We started playing together in college. We met at a jam session that a friend had put together and then, when Mike moved back to New York after graduating from Berklee School of Music, he started playing electric guitar in my band. Then, we had this one opportunity to play a gig as just the two of us, and we did some of my music as a duo. We just love the sound and the freedom that playing as just the two of us allows, so we started writing music together for that project. We had this monthly gig on the Upper West Side at this place called the Dead Poet, and we used that opportunity to test out new songs. So, song by song, we built up enough repertoire for an album.

In terms of the writing, did you each bring in your own ideas or write as a duo?

It’s a bit of both. There’s six songs on the record where Mike wrote the music and I wrote the lyrics. And three of the songs are songs where I primarily wrote the music and then Mike and I arranged it as a duo. There are a couple sections of things that we wrote together while we were rehearsing but, for the most part, we would send stuff back and forth and collaborate remotely.

You explore a bunch of different textures on the album, yet you shy away from your signature instrument. Did you consciously decide not to play trombone or did you more naturally move away from the instrument?

When we originally started talking about the duo record, we thought that maybe a trombone solo could fit in somewhere, but then, with the way the texture of the album came out, it felt like it would be a little intrusive to just put an arbitrary trombone solo in. So that’s how it ended up being only vocals and guitar. And then I also had my full band EP coming out—at the time, I didn’t know which was gonna come out first—but there’s the horn writing on that, so I was already fulfilled in the trombone department, being able to the write horn parts for my band project. I didn’t sweat that it ended up being only vocals [laughs]. It was nice to dig into my identity as a singer without the trombone component. Normally, I’m mostly splitting my duties between voice and trombone, so it was nice to just focus on being a vocalist on that project.

You studied trombone in school and play with an assortment of different combos. Did you take voice lessons as well?

I’ve actually sung my whole life. My mom is a vocalist and voice teacher, and so when I was young, I was really into musical theater. I even did some professional theater in the Bay Area that involved some singing. I was in the children’s chorus out here in San Francisco before I went to Broadway. But once I started getting serious about trombone, [singing] was definitely secondary to playing trombone. When I moved to New York, I was planning to focus on trombone, and then I started singing backup in Trey’s band, and that really awakened my desire to sing and write songs with lyrics. It went from there.

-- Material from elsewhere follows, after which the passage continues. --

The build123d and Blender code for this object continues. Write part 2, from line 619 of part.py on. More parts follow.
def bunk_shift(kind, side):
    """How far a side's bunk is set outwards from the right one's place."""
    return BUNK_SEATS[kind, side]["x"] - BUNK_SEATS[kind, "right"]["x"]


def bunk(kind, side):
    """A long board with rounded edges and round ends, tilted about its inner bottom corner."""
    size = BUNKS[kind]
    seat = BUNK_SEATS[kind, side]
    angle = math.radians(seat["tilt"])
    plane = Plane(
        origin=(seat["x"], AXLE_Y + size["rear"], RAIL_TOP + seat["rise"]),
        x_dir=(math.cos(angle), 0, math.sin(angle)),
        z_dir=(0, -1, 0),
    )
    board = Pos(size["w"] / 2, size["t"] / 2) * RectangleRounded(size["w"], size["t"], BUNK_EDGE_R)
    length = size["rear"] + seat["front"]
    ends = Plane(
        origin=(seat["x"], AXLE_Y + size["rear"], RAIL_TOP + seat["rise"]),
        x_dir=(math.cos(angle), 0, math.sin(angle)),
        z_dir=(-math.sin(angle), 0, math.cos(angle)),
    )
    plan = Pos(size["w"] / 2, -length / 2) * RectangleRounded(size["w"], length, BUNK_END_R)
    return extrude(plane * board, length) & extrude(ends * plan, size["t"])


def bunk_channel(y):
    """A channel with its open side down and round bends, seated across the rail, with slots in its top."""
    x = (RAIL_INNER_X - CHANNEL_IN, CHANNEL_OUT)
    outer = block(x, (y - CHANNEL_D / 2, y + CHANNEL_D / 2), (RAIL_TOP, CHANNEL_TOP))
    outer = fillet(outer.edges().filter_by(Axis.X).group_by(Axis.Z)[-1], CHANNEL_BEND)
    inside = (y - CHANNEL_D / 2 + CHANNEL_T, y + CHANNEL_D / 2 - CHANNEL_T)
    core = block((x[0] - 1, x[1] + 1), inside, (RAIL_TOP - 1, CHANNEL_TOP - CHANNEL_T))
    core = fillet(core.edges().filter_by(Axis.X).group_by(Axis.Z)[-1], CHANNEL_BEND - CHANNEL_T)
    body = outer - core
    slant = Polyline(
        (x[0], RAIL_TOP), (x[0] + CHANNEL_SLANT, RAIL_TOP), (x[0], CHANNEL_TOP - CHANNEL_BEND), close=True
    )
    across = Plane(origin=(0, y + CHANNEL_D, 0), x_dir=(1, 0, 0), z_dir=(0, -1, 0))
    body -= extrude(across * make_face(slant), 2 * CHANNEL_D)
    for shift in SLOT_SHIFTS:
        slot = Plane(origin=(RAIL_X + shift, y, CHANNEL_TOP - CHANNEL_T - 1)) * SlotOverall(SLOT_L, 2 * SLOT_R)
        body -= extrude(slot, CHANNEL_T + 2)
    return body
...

You mentioned that your band also has an EP coming out. Can you give us a little background on the musicians in your current band and how they entered your orbit?

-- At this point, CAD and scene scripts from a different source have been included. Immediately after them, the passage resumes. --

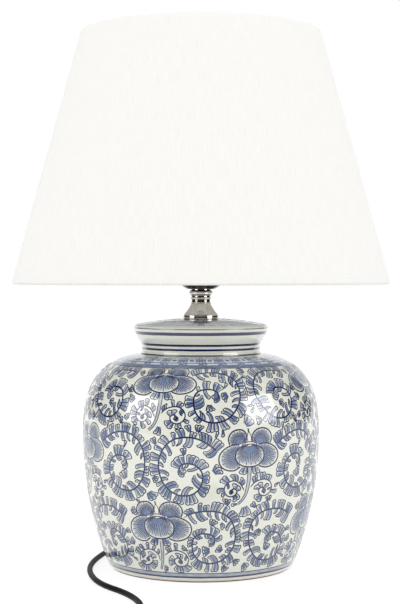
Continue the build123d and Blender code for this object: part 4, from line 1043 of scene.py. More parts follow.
        # The petals behind are painted first, the last of them lowest.
        for outline, base in shapes[:0:-1]:
            self.petal(placed, outline, base, 24, closed=False)
        front = placed(central)
        self.reserve.wash(front, front.mean(axis=0), rings=3, lift=0.00007)
        self.petal(placed, central, crown, 36, closed=True, lift=0.000085)
        lens = [
            (-7.6, 9.4), (-3.8, 11.6), (1.2, 12.0), (6.4, 10.0), (1.2, 8.3), (-3.8, 8.0),
            (-7.6, 9.4),
        ]
        blank = placed(smooth_run(np.array(lens), 0.9))[:-1]
        self.reserve.wash(blank, blank.mean(axis=0), lift=0.00012)
        self.lines.stroke(np.r_[blank, blank[:1]], 0.7 * MM, tone=0.0, lift=0.00014)
        for across in np.arange(-5.0, 4.6, 2.1):
            tick = placed([(across, 9.3), (across + 0.6, 10.6)])
            self.lines.stroke(tick, 0.55 * MM, tone=0.1, lift=0.00014)
        bud = [(-2.2, 12.2), (-2.9, 15.5), (-1.4, 20.6), (0.9, 16.5), (0.8, 12.2)]
        bud = placed(smooth_run(np.array(bud), 1.0))
        self.reserve.wash(bud, bud.mean(axis=0), lift=0.00005)
        self.lines.stroke(bud, 0.6 * MM, tone=0.1, lift=0.00008)
        tip = placed([(-1.4, 20.2), (-1.7, 22.0), (-1.9, 23.6)])
        self.lines.stroke(tip, 1.3 * MM, tone=0.0, lift=0.00007)
        for side in (-1, 1):
            roots = placed([(side * across, -9.9) for across in (2.2, 4.6, 7.2)])
            headings = -math.pi / 2 + side * np.array([0.0, 0.2, 0.5])
            lengths = np.array([4.6, 5.4, 4.2]) * MM
            self.comb(self.leaves, roots, headings, lengths, side * 0.3, free=True)
        ground = [placed(outline) for outline, _ in shapes]
        inside = [
            placed(base + (outline - base) * part)
            for outline, base in shapes
            for part in np.linspace(0, 1, 16)
        ]
        self.sheet.claim(np.concatenate([*ground, *inside]), 1.3 * MM)

    def petal(self, placed, outline, base, rays, closed, lift=WASH_LIFT):
        """One petal: outline, fine hatching from its base and a wash that fades outwards."""
        rim = placed(outline)
        line = np.r_[rim, rim[:1]] if closed else rim
        self.lines.stroke(self.trimmed(line), 1.25 * MM, tone=-0.1, lift=lift + 0.00003)
        heart = placed(base[None])[0]
        blank = placed(base + (outline - base) * 0.9)
        blank = np.c_[blank[:, 0], np.minimum(blank[:, 1], self.ceiling)]
        self.washes.wash(blank, heart, tones=(1.15, 0.3), rings=6, lift=lift)
        count = len(outline)
        for ray in range(rays):
            place = (ray + 0.5) / rays * (count if closed else count - 1)
            near, share = int(place), place - int(place)
            edge = outline[near] * (1 - share) + outline[(near + 1) % count] * share
            long, start = (0.9, 0.34) if ray % 2 else (0.82, 0.52)
            stops = np.linspace(start, long, 4)[:, None] * self.jitter(0.05)
            points = self.trimmed(placed(base + (edge - base) * stops))
            self.lines.stroke(points, 0.58 * MM, tone=0.2, lift=lift + 0.000025)

    def fill(self):
        """Small tufts where much ground is left bare."""
        low, high = self.floor + 3 * MM, self.ceiling - 3 * MM
        ring = np.linspace(0, math.tau, 17)[:-1]
        for scale, tries in ((1.7, 5000), (1.3, 5000), (1.0, 5000)):
            for _ in range(tries):
                across = self.hand.uniform(0, self.sheet.width)
                spot = np.array([across, self.hand.uniform(low, high)])
                rims = [np.c_[np.cos(ring), np.sin(ring)] * room * scale * MM
                        for room in (1.1, 2.1, 3.1)]
                around = np.concatenate([spot[None], *[spot + rim for rim in rims]])
                if self.sheet.clear(around) < len(around):
                    continue
                heading = self.hand.uniform(0, math.tau)
                way = np.array([math.cos(heading), math.sin(heading)])
                self.tuft(spot - way * 3.2 * scale * MM, heading, scale)
                self.sheet.claim(spot[None], 2.6 * MM)


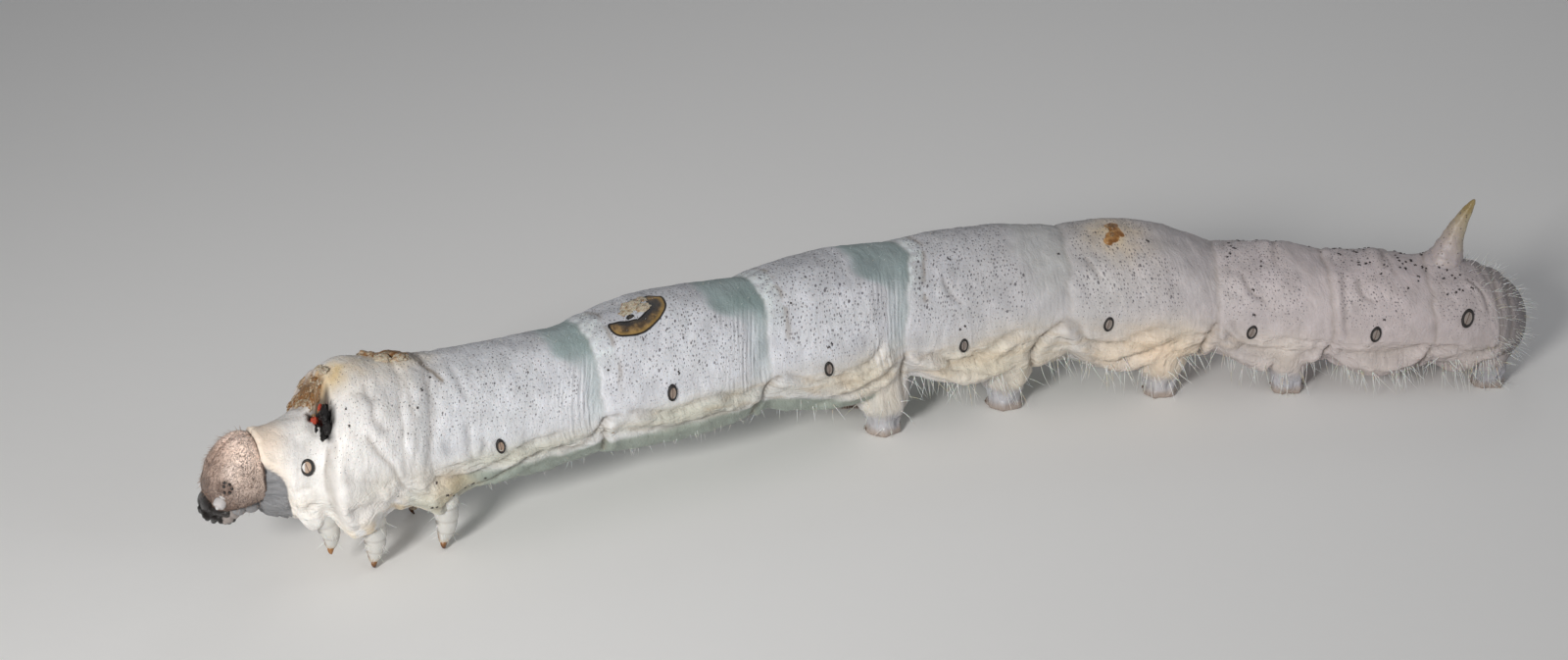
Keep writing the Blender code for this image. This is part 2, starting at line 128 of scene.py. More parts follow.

It’s changed a lot over the years from my first album. I had the band Secret Garden, and it’s definitely evolved from there, but most of the people that are in my band and on the record are people that I met at Manhattan School of Music or I had been playing with even before then. So the new album is definitely the furthest away from the jazz world that I came up in and met all these guys in. Part of what made us all stick together is that we all are really stylistically eclectic in what we like to play. For instance, the bass player on my last two records is an electronic music producer, who goes by the name of Jonathan Stein. I’ve known him since high school. He was a classical bass major at Manhattan School of Music, but now he mostly does electronic music. I also went to college with Ivan Jackson, who is part of the group BassTracks. He really had a great year career-wise. They did that Chance The Rapper song “No Problem” that was nominated for a Grammy. We’ve been playing together all throughout college and he’s been the trumpet player in my band, and he produced my EP. So it’s definitely been a very “in-house” thing—very home grown. A lot of us even lived together for a time in Brooklyn. It’s been a very natural evolution, with where all of us are at creatively, in kind of inspiring each other and pushing the envelope of what’s possible with a live band mixed with electronics.

You studied jazz in college. Has that always been your first love?

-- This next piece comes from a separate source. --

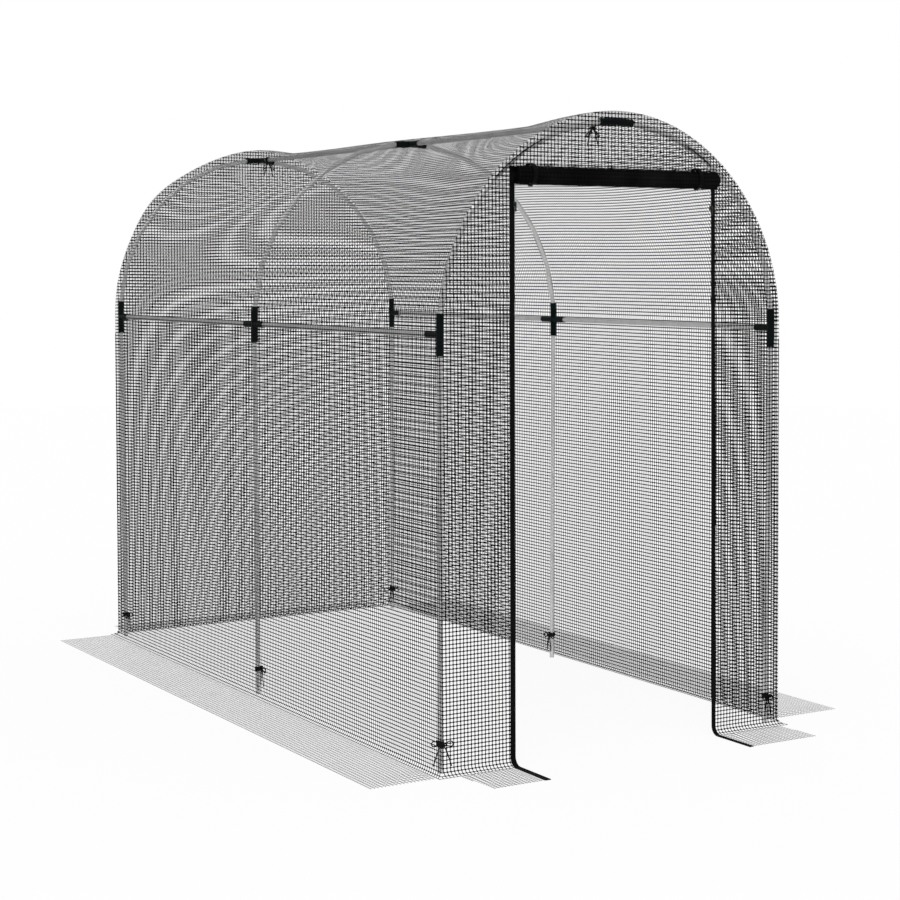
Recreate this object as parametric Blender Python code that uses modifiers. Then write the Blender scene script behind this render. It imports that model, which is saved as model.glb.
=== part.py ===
"""Walk-in fruit cage: three tube arches in plastic connectors, a net cover and a rolled-up door.

Metres, +Z up. The door side faces -Y and +X is to the right as seen from it. The origin is on the
ground, in the middle of the six legs.
"""

import math

import bmesh
import bpy
from mathutils import Matrix, Vector

# Tube frame
cage_width = 1.200
cage_length = 2.420
tee_height = 1.253
spring_rise = 0.0135
tube_radius = 0.008
tube_wall = 0.001
fit_gap = 0.0003
overrun = 0.001

# Plastic connectors
sleeve_wall = 0.0027
sleeve_arm = 0.0595
rail_arm = 0.070
ridge_arm = 0.058
arm_radius = 0.0105
stop_thickness = 0.005
seat_wall = 0.001

# Net cover
net_thickness = 0.002
net_pitch = 0.27
strand_width = 0.014
hem_width = 0.018
side_offset = 0.0145
crown_lift = 0.0175
lift_run = 0.36
bay_dip = 0.018
base_out_left = 0.002
base_out_right = 0.004
base_out_end = 0.026
roof_rows = 6
roof_columns = 9
roof_substeps = 3

# Skirts that lie on the ground, and how far each ends past the legs or short of them
skirt_left_width = 0.236
skirt_right_width = 0.262
skirt_end_width = 0.182
skirt_curl = 0.004
skirt_left_past = 0.052
skirt_right_short = 0.022
skirt_side_past = 0.042
skirt_back_short = 0.035
skirt_corner_short = 0.027
skirt_corner_past = 0.010

# Doorway: the strips of net beside it, how far it sits off the middle, the height of its head in
# the arch, and the zip tapes
door_strip_top = 0.239
door_strip_bottom = 0.231
door_shift = -0.008
header_share = 0.7225
header_lap = 0.010
tape_width = 0.015
tape_thickness = 0.0025
tape_bend_radius = 0.027

# Rolled door and its two straps
roll_radius = 0.0285
roll_core = 0.005
roll_band = 0.0022
roll_turns = 5
roll_past_left = 0.013
roll_short_right = 0.004
strap_thickness = 0.002
strap_width = 0.014
strap_inset_left = 0.041
strap_inset_right = 0.088
toggle_height = 0.006
toggle_width_share = 0.16

# Zip slider and its pull
slider_width = 0.010
slider_depth = 0.0056
slider_height = 0.014
slider_park_drop = 0.080
post_length = 0.0042
post_width = 0.0012
post_height = 0.0024
bar_radius = 0.0008
pull_length = 0.022
pull_width = 0.0046
pull_thickness = 0.0016
eye_radius = 0.0021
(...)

I’ve always been pretty all over the place with my music tastes. I listened to pop growing up as a kid, but I love world music, especially Cuban and Brazilian. I also grew up exposed to the original jazz scene in the Bay Area and listening to reggae. I like good music, and it doesn’t matter what genre, but when I went to college for jazz, I was definitely more focused on that. By the time those four years were up, I was ready for something else, and I was already checking out music way outside of that. I’ve also started to get into singer-songwriter stuff recently.

Your father played with Santana and Trey Anastasio for years, and you joined TAB in 2011. How familiar were you with the jam scene before you joined his band?

For the most part, my dad raised me on a lot of classic rock—we’re total Beatles buffs. We can probably sing any Beatles song in their whole discography, ‘cause that was just in the house growing up. I actually wasn’t super aware of the jam scene until I started working with Trey and came at it from that perspective later in life, which I know kind of shocks a lot of fans. But I also think Trey likes working with people that are outside of his wheelhouse, because he likes bringing in a lot of different ingredients to his music. I think it was probably refreshing that I wasn’t a huge Phish head.